Neal Brown doesn’t need any reminders.
His West Virginia football team finished the season 5-7 and that isn’t good enough. That’s not the standard for Mountaineers football and improving that mark is the key priority.
But there was some room for optimism namely how the program finished the season winning two of the last three, both of which came on the road over teams favored by double-digits.
“Thought we played our best football in November over the last three weeks of the season,” he said.
Naturally that leads to excitement for the future and where the program is going and isn’t much different than the first season Brown experienced in his previous job at Troy. That team finished 4-8 and won two of its last four games of the year to carry momentum into the off-season.
The Trojans would go on to win at least 10 games three years in a row.
It isn’t as easy as saying history will repeat itself however, as Brown understands that even with a high percentage of production returning on offense and defense this off-season is a significant one.
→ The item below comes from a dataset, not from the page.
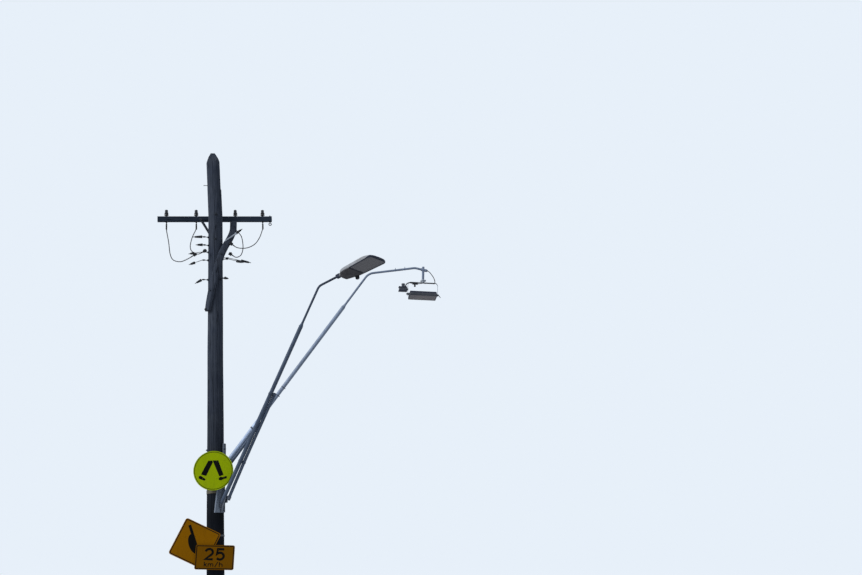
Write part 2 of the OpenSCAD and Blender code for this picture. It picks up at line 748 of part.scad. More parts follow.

“We’ve got to focus on being one of the most improved teams in the country next year,” Brown said.
The key areas for that will be an improvement in the run game offensively and finding a way to create more turnovers on the defensive side of things.
When it comes to improving a rushing attack that was the worst in the modern era of West Virginia football with 879 total yards in 12 games. The Mountaineers were held to 51-yards or fewer in seven of those games and finished as the nation’s 128th best team, two away from the bottom.
The plan to improve comes in two areas with both a developmental piece that is going to require those on the roster to get stronger in the weight room as well as working on technique, pad-level and explosion. That comes with time considering how many young players were suiting up for the Mountaineers up front in 2019 and an off-season could do wonders there.
But it isn’t just on the offensive line either as the running backs must be more decisive with finishing runs and making people miss in space.
It’s also going to require the coaches to look in the mirror and explore what they could do differently from a schematic standpoint.
“When you’re poor at that area as we were everything is on the table,” Brown said.
The second component comes on the recruiting trail as the focus will be to find players that are going to be able to compete for playing time and raise the competition level in both of those rooms.
“There is a clear gap between that and anything else we have to get better at offensively,” Brown said.
It’s something Brown has gone through already during that first off-season at Troy as the offensive line added some new pieces and they decided to go back to the basics with the schematics.
But again that off-season was filled with a productive couple months following the football year and good senior leadership. That will be put to the test with the Mountaineers this off-season.
And the hope is that the fruits of that labor are results that are up the West Virginia standards.